═════ Data listing ═════

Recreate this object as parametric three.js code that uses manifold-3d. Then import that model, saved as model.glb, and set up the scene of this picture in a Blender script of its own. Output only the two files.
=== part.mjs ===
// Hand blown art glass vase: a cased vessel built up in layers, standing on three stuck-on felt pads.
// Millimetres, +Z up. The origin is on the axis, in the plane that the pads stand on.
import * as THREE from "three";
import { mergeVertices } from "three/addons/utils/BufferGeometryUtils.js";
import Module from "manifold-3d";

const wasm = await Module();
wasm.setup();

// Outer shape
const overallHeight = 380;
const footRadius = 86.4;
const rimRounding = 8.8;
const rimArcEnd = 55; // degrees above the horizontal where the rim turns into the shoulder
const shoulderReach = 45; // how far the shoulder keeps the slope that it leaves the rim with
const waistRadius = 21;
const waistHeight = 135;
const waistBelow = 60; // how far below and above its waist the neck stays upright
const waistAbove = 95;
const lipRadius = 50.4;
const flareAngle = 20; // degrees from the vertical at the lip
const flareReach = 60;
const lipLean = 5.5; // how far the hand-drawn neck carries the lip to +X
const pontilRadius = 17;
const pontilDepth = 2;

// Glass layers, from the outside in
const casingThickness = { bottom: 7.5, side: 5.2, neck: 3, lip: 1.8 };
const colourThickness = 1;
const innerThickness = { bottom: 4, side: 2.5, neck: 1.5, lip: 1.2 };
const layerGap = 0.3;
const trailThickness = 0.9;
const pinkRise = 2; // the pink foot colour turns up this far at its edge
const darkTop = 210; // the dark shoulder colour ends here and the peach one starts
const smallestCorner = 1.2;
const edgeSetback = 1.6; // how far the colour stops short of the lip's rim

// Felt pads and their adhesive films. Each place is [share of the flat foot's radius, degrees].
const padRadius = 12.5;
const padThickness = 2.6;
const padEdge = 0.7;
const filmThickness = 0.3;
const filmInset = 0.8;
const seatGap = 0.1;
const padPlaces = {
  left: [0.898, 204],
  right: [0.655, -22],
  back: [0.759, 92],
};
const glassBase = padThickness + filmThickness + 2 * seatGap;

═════
═════ Data listing ═════

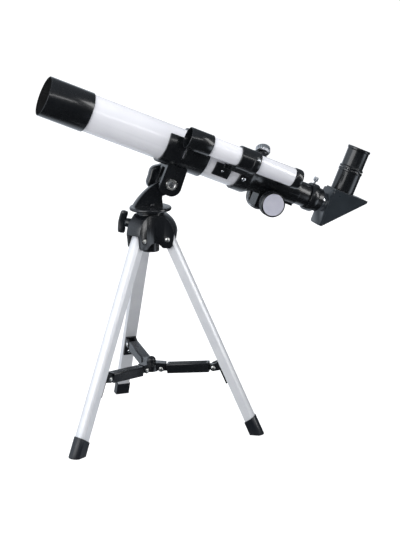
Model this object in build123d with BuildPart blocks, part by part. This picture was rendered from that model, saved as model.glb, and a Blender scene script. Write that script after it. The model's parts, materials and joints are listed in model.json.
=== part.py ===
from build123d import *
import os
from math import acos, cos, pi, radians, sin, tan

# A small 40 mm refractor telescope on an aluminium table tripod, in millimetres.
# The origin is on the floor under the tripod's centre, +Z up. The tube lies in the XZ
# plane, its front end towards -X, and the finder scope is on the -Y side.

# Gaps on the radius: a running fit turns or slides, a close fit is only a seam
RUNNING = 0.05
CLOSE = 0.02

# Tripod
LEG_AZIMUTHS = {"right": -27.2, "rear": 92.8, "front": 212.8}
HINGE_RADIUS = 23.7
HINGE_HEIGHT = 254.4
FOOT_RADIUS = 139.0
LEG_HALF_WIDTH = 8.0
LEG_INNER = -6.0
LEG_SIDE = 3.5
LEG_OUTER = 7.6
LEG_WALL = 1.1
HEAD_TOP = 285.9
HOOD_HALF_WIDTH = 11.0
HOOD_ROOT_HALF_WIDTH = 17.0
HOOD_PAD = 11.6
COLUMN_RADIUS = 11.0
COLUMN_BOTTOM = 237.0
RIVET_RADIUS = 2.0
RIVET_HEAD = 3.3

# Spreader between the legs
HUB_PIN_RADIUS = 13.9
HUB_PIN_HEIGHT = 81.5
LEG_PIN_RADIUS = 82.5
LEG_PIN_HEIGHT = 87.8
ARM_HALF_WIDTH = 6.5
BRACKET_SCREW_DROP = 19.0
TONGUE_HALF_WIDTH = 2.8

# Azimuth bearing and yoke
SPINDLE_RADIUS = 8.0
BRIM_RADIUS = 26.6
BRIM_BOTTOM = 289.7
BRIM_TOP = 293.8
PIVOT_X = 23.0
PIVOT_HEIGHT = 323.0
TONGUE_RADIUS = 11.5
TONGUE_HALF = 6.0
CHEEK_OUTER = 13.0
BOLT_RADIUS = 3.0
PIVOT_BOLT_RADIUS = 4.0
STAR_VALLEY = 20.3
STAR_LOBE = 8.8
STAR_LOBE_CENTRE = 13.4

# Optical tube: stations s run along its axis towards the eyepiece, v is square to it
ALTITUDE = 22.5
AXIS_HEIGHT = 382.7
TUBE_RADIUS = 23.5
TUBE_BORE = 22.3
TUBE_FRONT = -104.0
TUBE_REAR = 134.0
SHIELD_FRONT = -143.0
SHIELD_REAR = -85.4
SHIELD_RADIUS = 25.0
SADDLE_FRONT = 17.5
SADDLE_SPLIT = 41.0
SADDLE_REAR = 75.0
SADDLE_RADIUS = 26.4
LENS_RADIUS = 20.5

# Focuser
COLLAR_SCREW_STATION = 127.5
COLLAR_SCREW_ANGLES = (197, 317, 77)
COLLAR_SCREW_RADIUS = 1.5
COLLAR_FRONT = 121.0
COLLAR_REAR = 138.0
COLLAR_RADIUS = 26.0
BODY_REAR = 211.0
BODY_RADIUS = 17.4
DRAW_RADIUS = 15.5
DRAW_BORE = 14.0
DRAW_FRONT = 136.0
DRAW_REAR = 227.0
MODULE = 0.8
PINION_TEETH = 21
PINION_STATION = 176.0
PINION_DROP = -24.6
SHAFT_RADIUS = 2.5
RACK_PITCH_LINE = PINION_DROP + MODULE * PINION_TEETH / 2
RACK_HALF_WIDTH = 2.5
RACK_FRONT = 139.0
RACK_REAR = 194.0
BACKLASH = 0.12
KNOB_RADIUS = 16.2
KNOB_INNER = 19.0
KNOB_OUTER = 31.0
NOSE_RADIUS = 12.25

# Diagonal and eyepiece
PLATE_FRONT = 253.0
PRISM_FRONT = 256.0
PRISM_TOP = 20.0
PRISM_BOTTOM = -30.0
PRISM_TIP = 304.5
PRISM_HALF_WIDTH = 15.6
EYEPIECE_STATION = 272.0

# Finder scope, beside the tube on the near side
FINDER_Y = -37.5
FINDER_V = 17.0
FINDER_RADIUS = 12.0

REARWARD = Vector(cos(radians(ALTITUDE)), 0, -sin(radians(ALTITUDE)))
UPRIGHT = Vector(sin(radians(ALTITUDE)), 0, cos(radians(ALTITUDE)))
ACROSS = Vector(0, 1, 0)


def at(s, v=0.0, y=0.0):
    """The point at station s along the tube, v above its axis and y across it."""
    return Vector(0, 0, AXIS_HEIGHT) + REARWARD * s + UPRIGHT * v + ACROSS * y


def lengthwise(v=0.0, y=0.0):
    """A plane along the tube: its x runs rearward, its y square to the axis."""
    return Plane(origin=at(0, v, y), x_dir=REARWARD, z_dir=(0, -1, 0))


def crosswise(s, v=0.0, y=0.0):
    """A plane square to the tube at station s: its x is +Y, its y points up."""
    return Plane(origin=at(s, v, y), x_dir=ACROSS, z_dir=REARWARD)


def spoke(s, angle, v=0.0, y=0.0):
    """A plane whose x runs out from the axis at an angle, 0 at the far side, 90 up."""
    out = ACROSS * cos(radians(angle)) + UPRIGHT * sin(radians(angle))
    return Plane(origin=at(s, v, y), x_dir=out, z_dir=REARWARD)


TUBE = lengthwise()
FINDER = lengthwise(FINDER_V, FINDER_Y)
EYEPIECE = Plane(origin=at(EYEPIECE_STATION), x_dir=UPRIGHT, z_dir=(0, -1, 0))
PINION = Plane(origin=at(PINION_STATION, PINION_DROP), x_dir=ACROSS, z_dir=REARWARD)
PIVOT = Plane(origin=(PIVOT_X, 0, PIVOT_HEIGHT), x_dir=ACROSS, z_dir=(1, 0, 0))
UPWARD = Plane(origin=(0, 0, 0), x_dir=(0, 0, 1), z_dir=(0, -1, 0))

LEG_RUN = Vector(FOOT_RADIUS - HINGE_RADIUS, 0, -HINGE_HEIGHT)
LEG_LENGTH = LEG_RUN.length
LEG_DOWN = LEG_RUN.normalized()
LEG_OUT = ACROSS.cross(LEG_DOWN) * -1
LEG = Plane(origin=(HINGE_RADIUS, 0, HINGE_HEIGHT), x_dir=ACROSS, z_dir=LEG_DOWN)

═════
═════ Data listing ═════

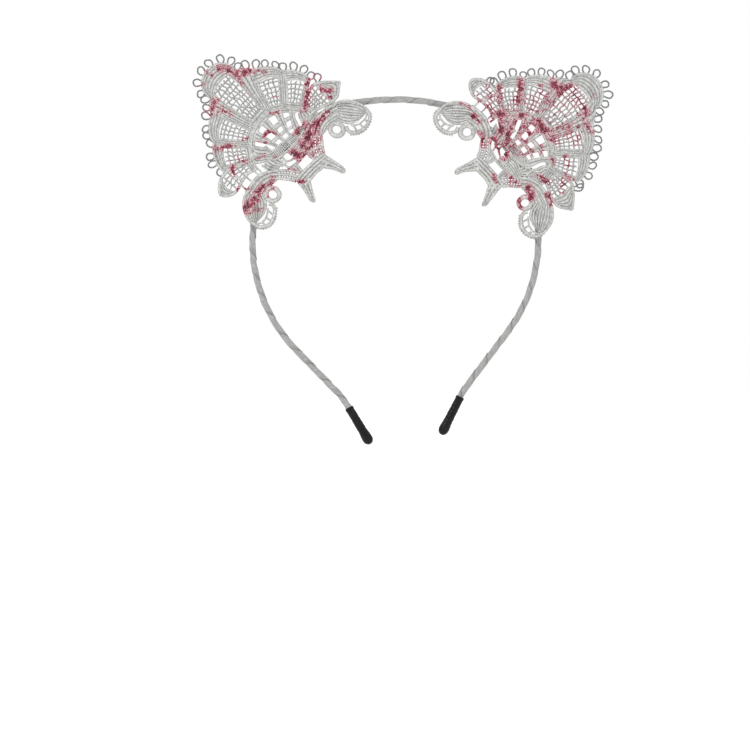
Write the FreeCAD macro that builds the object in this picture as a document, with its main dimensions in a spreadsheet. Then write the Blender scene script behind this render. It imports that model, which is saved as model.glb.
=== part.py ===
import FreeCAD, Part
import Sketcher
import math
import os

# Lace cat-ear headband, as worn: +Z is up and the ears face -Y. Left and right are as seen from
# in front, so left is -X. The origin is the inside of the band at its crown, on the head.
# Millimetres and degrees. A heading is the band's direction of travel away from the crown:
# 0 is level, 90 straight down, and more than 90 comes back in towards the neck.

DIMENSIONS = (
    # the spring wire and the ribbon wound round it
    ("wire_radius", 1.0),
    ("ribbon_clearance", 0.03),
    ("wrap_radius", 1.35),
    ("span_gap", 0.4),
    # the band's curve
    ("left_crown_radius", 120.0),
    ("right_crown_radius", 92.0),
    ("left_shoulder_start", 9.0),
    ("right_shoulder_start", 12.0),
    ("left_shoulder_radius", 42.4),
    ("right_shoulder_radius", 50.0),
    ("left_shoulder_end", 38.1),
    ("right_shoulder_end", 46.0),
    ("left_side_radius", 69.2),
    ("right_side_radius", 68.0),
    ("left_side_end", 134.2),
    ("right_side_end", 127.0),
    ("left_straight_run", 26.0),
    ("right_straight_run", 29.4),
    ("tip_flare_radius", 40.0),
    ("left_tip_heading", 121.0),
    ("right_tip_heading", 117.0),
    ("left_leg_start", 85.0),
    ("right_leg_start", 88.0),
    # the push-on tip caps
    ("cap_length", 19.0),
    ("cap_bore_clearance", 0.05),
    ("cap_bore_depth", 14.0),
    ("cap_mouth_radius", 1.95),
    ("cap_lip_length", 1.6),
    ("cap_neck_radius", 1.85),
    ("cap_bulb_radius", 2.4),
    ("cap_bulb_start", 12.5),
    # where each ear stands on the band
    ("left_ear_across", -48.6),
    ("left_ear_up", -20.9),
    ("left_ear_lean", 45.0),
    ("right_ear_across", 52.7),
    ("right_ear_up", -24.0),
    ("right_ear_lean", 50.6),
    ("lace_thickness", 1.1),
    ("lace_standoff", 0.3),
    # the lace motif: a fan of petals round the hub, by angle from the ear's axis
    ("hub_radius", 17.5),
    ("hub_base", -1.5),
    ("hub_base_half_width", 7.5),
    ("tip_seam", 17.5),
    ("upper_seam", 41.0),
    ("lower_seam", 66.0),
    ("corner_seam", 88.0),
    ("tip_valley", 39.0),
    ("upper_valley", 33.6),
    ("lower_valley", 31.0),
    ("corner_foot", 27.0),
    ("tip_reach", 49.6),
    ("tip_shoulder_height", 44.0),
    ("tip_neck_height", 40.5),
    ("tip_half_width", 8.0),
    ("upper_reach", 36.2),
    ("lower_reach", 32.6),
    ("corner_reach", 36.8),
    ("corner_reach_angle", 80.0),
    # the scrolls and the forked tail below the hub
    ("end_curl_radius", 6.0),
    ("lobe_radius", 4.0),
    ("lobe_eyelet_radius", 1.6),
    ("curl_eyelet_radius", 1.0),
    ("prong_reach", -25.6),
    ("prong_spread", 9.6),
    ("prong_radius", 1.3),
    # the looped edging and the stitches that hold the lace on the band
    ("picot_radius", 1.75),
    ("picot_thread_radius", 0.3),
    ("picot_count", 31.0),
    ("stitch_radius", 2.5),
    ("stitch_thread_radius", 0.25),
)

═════

• Set problem: Quote the listing above, but only from the line that shows "Write the FreeCAD" through the line that shows "# 0 is level, 90".

• Answer for the task:
Write the FreeCAD macro that builds the object in this picture as a document, with its main dimensions in a spreadsheet. Then write the Blender scene script behind this render. It imports that model, which is saved as model.glb.
=== part.py ===
import FreeCAD, Part
import Sketcher
import math
import os

# Lace cat-ear headband, as worn: +Z is up and the ears face -Y. Left and right are as seen from
# in front, so left is -X. The origin is the inside of the band at its crown, on the head.
# Millimetres and degrees. A heading is the band's direction of travel away from the crown:
# 0 is level, 90 straight down, and more than 90 comes back in towards the neck.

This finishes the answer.